Still, I entirely favor Harnad pursuing this angle; there may be advantages to it I am not considering, and I stand to learn a lot about outreach to the faculty at MPOW should he succeed. More specifically, if Harnad’s approach were to make an impact at MPOW, I should think that a number of departments would say to themselves, “Yes, we want to do this, but why should we build our own repository when the Libraries are managing an IR already?” In other words, the rising tide would float my boat as well as Harnad’s; I should be insane to object.
For additional fun, let us consider some other ways OA might bypass academic libraries.
One way is state- or country-wide repositories with their own technical, administrative, and outreach staff. (I am leaving library-consortial repositories such as Aladin Research Commons and statewide-library-system repositories such as Minds@UW out, as they consist of the same academic libraries Harnad wants to cut out of the equation.) A few countries and U.S. states are trying this out, and I wish them all possible success. If this turns out to be better for OA than sharing IRs with academic libraries, excellent! we now know how to do OA, and libraries can reclaim the resources they have invested in OA for other purposes.
I myself would worry that what the government giveth, the government is liable to take away (e.g. the demise of ERIC and the current proposal to ax the EPA’s libraries), but if Harnad is right (and I am happy to grant this point) that regained research impact pays for itself many times over, a state repository should be able to make a good case for itself. If, that is, it can do a better job evangelizing or mandating OA than libraries have. I mean to reserve judgment on that until I see results from the states trying it.
Moreover, if library red tape surrounding IRs is supposed to be bad, imagine governmental red tape, and shudder!
Following Poynder, one could look to campus IT units to lead the charge. Some of these are already merged with libraries (the University Librarian at MPOW reports to the head of IT), but lay that aside for now. A campus IT unit will need to see an obvious need on campus for the project; Harnad’s “OA everywhere now!” battle-cry will not suffice, and arguments about increased research impact will fall on deaf ears because increased research impact is not IT’s concern, nor does it directly or indirectly benefit IT.
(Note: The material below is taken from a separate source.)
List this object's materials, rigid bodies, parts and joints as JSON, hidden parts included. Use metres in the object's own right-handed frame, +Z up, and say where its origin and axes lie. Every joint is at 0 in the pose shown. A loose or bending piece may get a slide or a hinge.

The IT unit will also need to see usage projections; they have to justify expenditures on a service in terms of how often and how intensively the service is used. In the absence of a campus mandate (in which case the IT unit would have no choice but to open an IR), usage projections are dismal and the campus-specific need is far from clear. I cannot imagine a university IT unit anywhere in this country accepting, much less initiating, an IR project under current circumstances.
Another way is additional discipline-specific repositories. I am happy to see these also, but (as I believe Harnad knows), a number of journal publishers restrict or forbid altogether deposit to disciplinary repositories, even publishers that are friendly or neutral to IRs. Until the social and legal climate changes, disciplinary repositories cannot reach Harnad’s 100% OA goal.
Finally, I can imagine not-for-profit organizations picking up the OA banner. Again, this approach faces legal and social challenges from journal publishers, but perhaps lesser ones than discipline-specific repositories; also, a not-for-profit could perhaps use its resources to fight some of these legal challenges in court and win victories for repositories everywhere. I do not really see this happening yet, but I have no objections.
My sense still is that OA needs academic libraries and academic librarians. I await further developments with interest.